** Exercise instructions **
Give again only those lines from the start of the entries through the line holding "nodes of one", leaving them as they are.

** Records for the exercise **
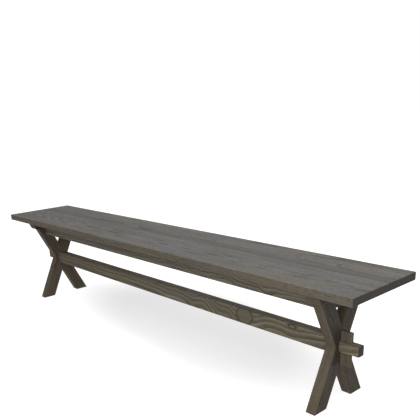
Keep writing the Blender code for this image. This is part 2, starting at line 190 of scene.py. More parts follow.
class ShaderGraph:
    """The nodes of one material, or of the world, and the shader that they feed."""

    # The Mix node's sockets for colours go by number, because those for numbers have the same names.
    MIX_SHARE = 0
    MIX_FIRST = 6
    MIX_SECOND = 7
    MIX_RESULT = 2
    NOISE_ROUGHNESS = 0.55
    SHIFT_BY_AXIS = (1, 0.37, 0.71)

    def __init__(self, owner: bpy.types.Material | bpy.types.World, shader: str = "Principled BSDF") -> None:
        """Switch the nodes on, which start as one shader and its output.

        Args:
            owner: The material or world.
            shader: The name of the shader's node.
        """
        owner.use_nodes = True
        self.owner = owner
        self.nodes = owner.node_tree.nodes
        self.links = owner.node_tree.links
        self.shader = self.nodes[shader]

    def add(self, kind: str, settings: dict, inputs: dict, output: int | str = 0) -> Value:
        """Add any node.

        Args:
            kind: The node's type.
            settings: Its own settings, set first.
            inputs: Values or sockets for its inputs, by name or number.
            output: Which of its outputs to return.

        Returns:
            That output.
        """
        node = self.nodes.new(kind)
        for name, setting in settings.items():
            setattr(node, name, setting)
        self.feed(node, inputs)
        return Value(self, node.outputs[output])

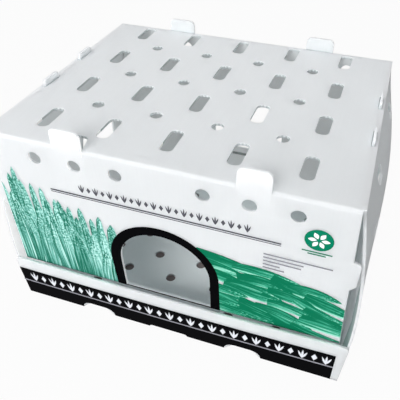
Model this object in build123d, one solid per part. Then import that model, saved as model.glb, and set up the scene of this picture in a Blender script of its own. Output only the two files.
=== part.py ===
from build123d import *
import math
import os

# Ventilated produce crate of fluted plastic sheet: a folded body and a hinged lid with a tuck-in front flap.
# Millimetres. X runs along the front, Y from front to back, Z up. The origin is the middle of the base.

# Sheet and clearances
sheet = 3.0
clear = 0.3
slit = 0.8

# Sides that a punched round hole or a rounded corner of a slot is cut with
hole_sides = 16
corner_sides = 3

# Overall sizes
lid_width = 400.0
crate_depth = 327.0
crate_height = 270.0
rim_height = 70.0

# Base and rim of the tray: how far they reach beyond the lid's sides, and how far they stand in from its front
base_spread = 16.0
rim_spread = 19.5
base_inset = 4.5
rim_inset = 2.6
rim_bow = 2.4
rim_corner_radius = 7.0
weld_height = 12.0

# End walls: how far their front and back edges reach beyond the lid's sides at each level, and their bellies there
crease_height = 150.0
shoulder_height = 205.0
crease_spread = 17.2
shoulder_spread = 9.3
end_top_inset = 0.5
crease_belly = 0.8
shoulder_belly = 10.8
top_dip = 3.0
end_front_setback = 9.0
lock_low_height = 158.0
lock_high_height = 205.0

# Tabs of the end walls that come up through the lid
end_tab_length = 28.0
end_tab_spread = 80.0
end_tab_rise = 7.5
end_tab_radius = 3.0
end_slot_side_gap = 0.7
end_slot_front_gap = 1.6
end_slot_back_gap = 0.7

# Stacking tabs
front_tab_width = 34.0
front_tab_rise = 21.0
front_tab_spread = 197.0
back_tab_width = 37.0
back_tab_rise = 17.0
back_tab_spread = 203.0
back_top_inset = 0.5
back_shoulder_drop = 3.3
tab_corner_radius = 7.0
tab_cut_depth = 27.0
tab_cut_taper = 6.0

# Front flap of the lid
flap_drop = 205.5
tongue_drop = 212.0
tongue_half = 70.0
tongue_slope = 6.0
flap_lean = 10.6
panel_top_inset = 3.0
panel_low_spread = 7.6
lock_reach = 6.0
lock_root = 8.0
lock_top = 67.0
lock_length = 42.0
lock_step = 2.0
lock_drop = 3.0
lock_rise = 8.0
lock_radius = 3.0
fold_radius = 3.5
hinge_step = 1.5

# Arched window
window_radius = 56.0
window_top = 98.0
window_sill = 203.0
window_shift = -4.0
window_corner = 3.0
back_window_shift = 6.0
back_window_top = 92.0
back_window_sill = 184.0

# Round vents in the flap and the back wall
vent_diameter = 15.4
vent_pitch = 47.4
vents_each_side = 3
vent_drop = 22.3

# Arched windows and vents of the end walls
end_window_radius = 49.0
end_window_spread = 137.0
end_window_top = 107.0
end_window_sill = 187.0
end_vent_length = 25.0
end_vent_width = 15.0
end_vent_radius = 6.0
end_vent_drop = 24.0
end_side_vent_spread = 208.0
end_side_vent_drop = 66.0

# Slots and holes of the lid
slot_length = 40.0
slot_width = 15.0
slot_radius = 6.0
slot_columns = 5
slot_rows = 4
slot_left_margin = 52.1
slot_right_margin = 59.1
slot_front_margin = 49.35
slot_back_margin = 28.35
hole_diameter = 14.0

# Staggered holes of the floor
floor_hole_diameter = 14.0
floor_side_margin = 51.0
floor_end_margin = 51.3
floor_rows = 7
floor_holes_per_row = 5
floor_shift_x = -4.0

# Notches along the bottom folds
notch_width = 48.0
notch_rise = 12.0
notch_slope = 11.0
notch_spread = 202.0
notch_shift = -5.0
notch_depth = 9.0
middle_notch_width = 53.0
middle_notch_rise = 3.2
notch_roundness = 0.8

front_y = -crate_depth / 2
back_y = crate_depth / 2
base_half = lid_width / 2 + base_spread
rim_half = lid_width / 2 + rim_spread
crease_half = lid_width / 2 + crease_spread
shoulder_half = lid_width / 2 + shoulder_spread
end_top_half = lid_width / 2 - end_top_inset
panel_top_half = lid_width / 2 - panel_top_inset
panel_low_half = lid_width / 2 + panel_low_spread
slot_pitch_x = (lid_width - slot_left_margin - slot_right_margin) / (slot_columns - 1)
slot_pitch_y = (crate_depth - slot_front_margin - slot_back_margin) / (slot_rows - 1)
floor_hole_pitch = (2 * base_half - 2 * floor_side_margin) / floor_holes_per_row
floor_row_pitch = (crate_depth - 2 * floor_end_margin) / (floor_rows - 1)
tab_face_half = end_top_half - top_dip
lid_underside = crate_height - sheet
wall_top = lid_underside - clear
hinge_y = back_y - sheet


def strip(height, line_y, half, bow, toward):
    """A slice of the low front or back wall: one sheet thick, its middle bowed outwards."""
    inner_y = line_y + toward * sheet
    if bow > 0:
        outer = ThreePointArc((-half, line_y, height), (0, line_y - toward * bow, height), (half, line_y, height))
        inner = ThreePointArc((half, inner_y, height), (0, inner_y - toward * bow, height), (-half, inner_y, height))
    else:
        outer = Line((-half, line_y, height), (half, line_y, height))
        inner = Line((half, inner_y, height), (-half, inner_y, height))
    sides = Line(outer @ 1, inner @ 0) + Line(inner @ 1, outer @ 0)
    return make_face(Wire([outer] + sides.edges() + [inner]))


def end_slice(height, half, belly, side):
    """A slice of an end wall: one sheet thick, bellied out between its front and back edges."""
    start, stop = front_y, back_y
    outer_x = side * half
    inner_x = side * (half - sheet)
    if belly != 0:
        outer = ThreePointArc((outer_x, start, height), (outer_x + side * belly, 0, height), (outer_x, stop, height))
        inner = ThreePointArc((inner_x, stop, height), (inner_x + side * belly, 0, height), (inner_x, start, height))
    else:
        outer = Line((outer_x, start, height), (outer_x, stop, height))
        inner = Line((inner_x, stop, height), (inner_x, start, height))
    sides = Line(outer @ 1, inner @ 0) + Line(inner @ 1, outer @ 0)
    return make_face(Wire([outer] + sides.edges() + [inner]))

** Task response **
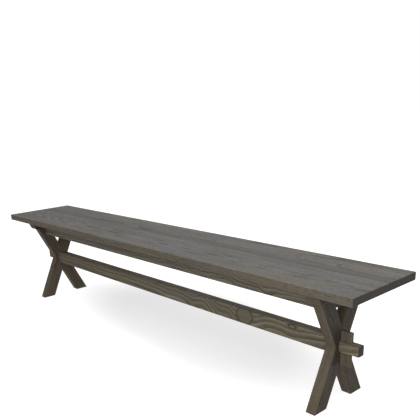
Keep writing the Blender code for this image. This is part 2, starting at line 190 of scene.py. More parts follow.
class ShaderGraph:
    """The nodes of one material, or of the world, and the shader that they feed."""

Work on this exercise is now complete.